The jury saw this as a deliberate attempt to bypass the law. By under-reporting the fund's total, George created a "shadow" pool of capital that he believed could be spent without oversight. It was a gamble that relied on nobody checking the math against the bank statements.
A Reputation Dissolved by Deception
The money laundering conviction is the final blow to a reputation already battered by a bizarre social media scandal involving George’s former chief of staff, Taral Patel. In 2025, Patel pleaded guilty to creating fake social media profiles to lob racist attacks at himself and George. The goal was to manufacture a narrative of victimhood to garner sympathy and political support.
Patel’s plea deal included an admission that George was aware of—and participated in—at least one instance of this identity misrepresentation. This established a pattern of behavior for the County Judge. To the public, he was a trailblazing immigrant success story. To the District Attorney’s office, he was a man comfortable with fabrication as a tool for survival.
The trial revealed a culture of entitlement within George’s inner circle. When the money laundering investigation began, George dismissed it as a "political witch hunt." He leaned on his status as the first person of color to hold the county’s highest office, suggesting the charges were racially motivated. However, the evidence presented by Assistant District Attorney Wesley Wittig was purely mathematical. Jurors were not asked to deliberate on identity politics, but on the movement of dollars from Column A to Column B.
The Removal Power of the Texas Local Government Code
Many residents are asking why George hasn't been escorted out of the building yet. The delay is a quirk of the Texas Local Government Code. While a guilty verdict is the "conviction," the legal removal from office technically triggers when the judge signs the final judgment during the sentencing phase.
What Happens Between Now and June 16
| Phase | Status | Impact on Fort Bend |
|---|---|---|
| Post-Verdict | Out on Bond | George remains the technical head of the Commissioners Court. |
| Pre-Sentencing | Legal Limbo | The DA’s office is expected to file for an immediate suspension to prevent him from conducting official business. |
| Sentencing | Final Judgment | Formal removal occurs. Commissioners will appoint an interim successor. |
The administrative vacuum is already being felt. Fort Bend is one of the fastest-growing and most diverse counties in the United States. It manages a billion-dollar budget and massive infrastructure projects. With the top executive now a convicted felon, the daily operations of the county are clouded by questions of legitimacy. Every contract signed and every vote cast by George between now and June will be scrutinized for potential legal challenges.
The Defense of "Reasonable Doubt"
Defense attorney Jerry Woodfill expressed shock at the verdict, arguing that the prosecution failed to prove criminal intent. The defense’s strategy was to frame the entire ordeal as a series of accounting mistakes made by a busy public official who wasn't a financial expert. They argued that because George had actually put his own money into the campaign years prior, he was entitled to take it back—regardless of how poorly the paperwork was handled.

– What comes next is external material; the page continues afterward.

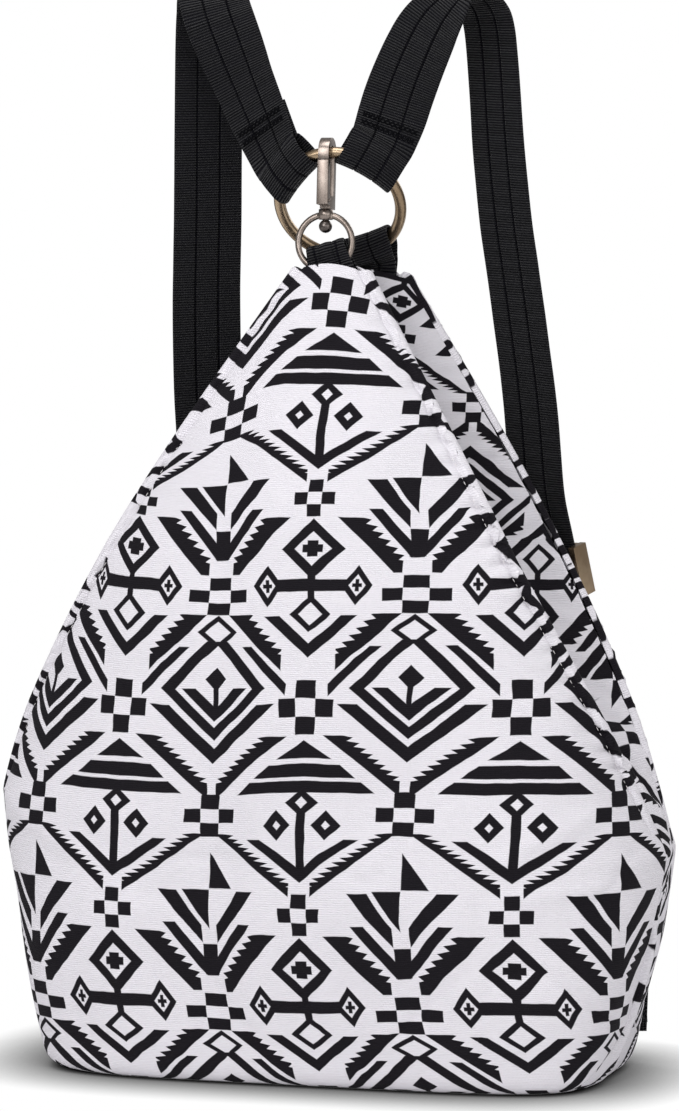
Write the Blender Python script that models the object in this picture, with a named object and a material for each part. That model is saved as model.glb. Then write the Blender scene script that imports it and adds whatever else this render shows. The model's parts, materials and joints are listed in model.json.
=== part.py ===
"""Convertible canvas backpack.

A printed canvas body narrows upwards to a front and a rear horn. A swivel snap hook on the front horn is
clipped over a large ring that the rear horn holds. Two webbing shoulder straps loop up from that ring and run
down behind the body, through sliders, to square rings at the lower rear corners.

The frame: origin at the middle of the base on the floor, +Z up, the front faces -Y, the right side is +X.
Lengths are in metres.
"""

import math

import bmesh
import bpy
from mathutils import Matrix, Vector

# Canvas body
BASE_WIDTH = 0.262
BASE_DEPTH = 0.126
BASE_ROLL = 0.007  # radius of the rolled edge between the base and the walls
BELLY_WIDTH = 0.3145
BELLY_DEPTH = 0.150
BELLY_HEIGHT = 0.118  # height of the deepest section
BELLY_HEIGHTS = {-1: 0.125, 1: 0.107}  # where the left and the right side stand out furthest
SHOULDER_CURVE = 1.18  # how the width falls from the belly to the horns; 1 is straight
RIDGE_SPREAD = 0.075  # front ridge to rear ridge where they are furthest apart
RIDGE_HEIGHT = 0.248  # height at which that is
SIDE_SEAM_HEIGHT = 0.098  # height above which the front and rear seams draw apart
SIDE_SEAM_SPREAD = 0.010  # distance between them there
CORNER_HEIGHT = 0.038  # height of the boxed corner, where they also draw apart
BASE_SEAM_SPREAD = 0.086  # distance between them at the base
VALLEY_HEIGHT = 0.245  # lowest point of the mouth between the horns
HORN_HEIGHT = 0.377  # top of the front horn
REAR_HORN_DROP = 0.006
HORN_WIDTHS = {"front": 0.0335, "rear": 0.0375}
HORN_THICKNESS = 0.0098
HORN_DEPTHS = {"front": 0.0145, "rear": 0.0225}  # middle of each horn from the middle plane
HORN_SHIFTS = {"front": 0.001, "rear": 0.007}  # sideways lean of each horn at its top
HORN_ARC = 0.005  # rise of a horn's top edge in its middle
CANVAS = 0.0014  # canvas thickness
SEAM_RISE = 0.0011  # extra thickness of the topstitched seam band
SEAM_BAND = 0.0055  # its width
SEAM_GAP = 0.0006  # half the clearance between two panels
SEAM_FLANGE = 0.0012  # how far the band stands past the ridge
GAP = 0.0003  # clearance between pieces that touch
RUNNING_FIT = 0.00008  # of a pin or shank in its bore

# Mouth zip
ZIP_OPENING = 0.0058  # half the width between the canvas edges
ZIP_TURN = 0.005  # radius of its turn at the bottom of the valley
COIL_GAP = 0.0005  # half the groove between the two sides' coils
COIL_WIDTH = 0.0013  # of one side's coil
COIL_THICKNESS = 0.0022
TAPE_THICKNESS = 0.0008
ZIP_END_DROP = 0.013  # from a horn's top to the end of the coils
ZIP_BODY_LENGTH = 0.0095
ZIP_BODY_WIDTH = 0.0080
ZIP_BODY_THICKNESS = 0.0050
PULL_LENGTH = 0.017
PULL_WIDTH = 0.0050
PULL_THICKNESS = 0.0010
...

The jury rejected this. In a felony money laundering case, the state only needs to prove that the defendant conducted a financial transaction involving the proceeds of "criminal activity" with the intent to promote that activity or hide the source. By falsifying the ethics reports (a crime in itself) to mask the personal use of the funds, the "laundering" cycle was complete.
The trial's most damning moments came from financial experts who walked the jury through the timeline of the home purchase. The down payment was due, the personal account was short, and the campaign transfer happened within 48 hours. It was a correlation that "clerical error" could not explain away.
A Community Left in the Lurch
The fallout extends beyond the Richmond courthouse. The Indian-American community in Fort Bend, which saw George’s 2018 victory as a watershed moment for representation, is now grappling with the wreckage. For many, the tragedy isn't just the lost leadership, but the ammunition this provides to those who look at immigrant success with suspicion.
George’s fall is a cautionary tale about the gravity of the "little things" in public office. It wasn't a multi-million dollar bribery scheme that brought him down. It was a $46,000 transfer for a house—a relatively small sum in the world of high-stakes politics, but a massive violation of the public trust.
The next few months will involve a scramble for power within the Fort Bend Commissioners Court. Potential successors are already being discussed in hushed tones in the hallways of the Justice Center. Whether the county chooses to appoint a placeholder or a long-term replacement remains to be seen, but the era of KP George is over. He entered the courtroom a powerful judge and left it a convicted felon, handcuffed and escorted by the very deputies who once stood at attention when he walked into the room.
Sentencing is set for June 16. Until then, Fort Bend County waits for the final signature that will officially close this chapter of its history.